* [GIVEN MATERIAL]
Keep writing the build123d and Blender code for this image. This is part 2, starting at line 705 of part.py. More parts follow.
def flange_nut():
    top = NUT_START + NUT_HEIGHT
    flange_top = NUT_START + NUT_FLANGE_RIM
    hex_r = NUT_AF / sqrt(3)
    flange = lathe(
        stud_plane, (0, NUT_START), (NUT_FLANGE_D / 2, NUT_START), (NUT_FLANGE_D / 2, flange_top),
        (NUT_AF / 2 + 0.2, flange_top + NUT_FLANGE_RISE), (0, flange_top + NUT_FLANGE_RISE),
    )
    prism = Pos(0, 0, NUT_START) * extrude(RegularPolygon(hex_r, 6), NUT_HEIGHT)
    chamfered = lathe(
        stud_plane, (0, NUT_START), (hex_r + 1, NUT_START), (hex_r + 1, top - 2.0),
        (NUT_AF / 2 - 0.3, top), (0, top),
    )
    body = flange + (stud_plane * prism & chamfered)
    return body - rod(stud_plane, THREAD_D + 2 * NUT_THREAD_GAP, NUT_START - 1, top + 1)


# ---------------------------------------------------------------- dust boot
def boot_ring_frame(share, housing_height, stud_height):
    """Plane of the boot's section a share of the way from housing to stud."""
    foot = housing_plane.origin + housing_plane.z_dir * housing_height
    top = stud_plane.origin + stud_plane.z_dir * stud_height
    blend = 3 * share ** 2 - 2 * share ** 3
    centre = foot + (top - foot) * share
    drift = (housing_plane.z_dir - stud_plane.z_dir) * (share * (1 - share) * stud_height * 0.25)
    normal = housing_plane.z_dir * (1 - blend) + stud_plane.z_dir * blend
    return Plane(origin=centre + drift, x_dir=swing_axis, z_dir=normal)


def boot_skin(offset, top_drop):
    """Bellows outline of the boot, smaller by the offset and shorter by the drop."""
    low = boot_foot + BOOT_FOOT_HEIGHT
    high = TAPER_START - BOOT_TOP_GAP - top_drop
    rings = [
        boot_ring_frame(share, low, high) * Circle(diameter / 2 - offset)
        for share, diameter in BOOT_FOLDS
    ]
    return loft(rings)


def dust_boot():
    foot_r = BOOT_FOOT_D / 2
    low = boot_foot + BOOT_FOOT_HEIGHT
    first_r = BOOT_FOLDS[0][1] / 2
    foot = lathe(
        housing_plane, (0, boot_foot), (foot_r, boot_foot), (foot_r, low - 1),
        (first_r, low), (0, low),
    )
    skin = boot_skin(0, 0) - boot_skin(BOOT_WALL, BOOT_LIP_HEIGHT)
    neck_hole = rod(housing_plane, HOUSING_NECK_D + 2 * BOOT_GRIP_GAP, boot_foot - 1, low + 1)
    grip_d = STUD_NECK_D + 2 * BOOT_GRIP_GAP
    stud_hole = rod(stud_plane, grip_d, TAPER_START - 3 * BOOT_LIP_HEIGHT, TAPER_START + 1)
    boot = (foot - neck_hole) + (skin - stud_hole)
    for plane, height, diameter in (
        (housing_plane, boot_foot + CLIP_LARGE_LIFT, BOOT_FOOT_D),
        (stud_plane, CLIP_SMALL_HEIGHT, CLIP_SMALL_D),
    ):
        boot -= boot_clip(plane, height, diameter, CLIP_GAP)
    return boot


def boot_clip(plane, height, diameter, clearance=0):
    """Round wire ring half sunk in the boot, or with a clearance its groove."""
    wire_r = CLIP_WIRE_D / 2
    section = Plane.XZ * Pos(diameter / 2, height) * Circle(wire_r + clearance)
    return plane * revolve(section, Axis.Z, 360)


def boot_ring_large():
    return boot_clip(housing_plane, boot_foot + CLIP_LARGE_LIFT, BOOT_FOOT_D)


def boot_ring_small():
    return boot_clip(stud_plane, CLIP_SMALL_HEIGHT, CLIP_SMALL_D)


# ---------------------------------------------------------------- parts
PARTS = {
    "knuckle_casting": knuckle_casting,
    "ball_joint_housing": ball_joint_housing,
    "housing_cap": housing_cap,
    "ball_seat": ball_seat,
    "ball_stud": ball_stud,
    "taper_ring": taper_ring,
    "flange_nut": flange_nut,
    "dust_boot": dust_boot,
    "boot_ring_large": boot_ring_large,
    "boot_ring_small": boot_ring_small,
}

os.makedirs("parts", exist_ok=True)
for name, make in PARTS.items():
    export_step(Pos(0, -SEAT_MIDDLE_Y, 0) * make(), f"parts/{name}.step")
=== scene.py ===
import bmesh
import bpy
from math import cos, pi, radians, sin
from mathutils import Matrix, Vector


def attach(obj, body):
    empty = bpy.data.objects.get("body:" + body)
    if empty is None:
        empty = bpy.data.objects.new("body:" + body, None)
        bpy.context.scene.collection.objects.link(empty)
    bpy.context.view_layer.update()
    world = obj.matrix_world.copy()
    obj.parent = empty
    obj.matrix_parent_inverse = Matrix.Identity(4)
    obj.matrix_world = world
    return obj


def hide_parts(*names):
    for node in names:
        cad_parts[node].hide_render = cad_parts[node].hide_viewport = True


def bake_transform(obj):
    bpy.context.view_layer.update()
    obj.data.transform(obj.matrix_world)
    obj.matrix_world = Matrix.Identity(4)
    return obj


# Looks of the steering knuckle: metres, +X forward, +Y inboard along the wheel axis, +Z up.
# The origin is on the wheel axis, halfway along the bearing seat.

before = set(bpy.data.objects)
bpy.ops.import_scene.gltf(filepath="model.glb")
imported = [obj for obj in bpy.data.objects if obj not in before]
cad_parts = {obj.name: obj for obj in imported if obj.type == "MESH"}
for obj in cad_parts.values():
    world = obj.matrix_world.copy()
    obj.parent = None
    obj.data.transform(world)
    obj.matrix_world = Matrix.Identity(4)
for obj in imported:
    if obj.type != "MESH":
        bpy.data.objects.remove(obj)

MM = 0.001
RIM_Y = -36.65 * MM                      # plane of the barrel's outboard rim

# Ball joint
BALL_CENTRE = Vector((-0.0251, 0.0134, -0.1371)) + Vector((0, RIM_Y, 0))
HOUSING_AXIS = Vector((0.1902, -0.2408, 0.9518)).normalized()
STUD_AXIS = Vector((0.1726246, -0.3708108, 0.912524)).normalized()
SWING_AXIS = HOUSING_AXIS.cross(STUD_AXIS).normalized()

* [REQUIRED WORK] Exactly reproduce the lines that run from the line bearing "before = set(bpy.data.objects)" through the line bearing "RIM_Y = -36.65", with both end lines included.

* [COMPLETE OUTPUT]
before = set(bpy.data.objects)
bpy.ops.import_scene.gltf(filepath="model.glb")
imported = [obj for obj in bpy.data.objects if obj not in before]
cad_parts = {obj.name: obj for obj in imported if obj.type == "MESH"}
for obj in cad_parts.values():
    world = obj.matrix_world.copy()
    obj.parent = None
    obj.data.transform(world)
    obj.matrix_world = Matrix.Identity(4)
for obj in imported:
    if obj.type != "MESH":
        bpy.data.objects.remove(obj)

MM = 0.001
RIM_Y = -36.65 * MM                      # plane of the barrel's outboard rim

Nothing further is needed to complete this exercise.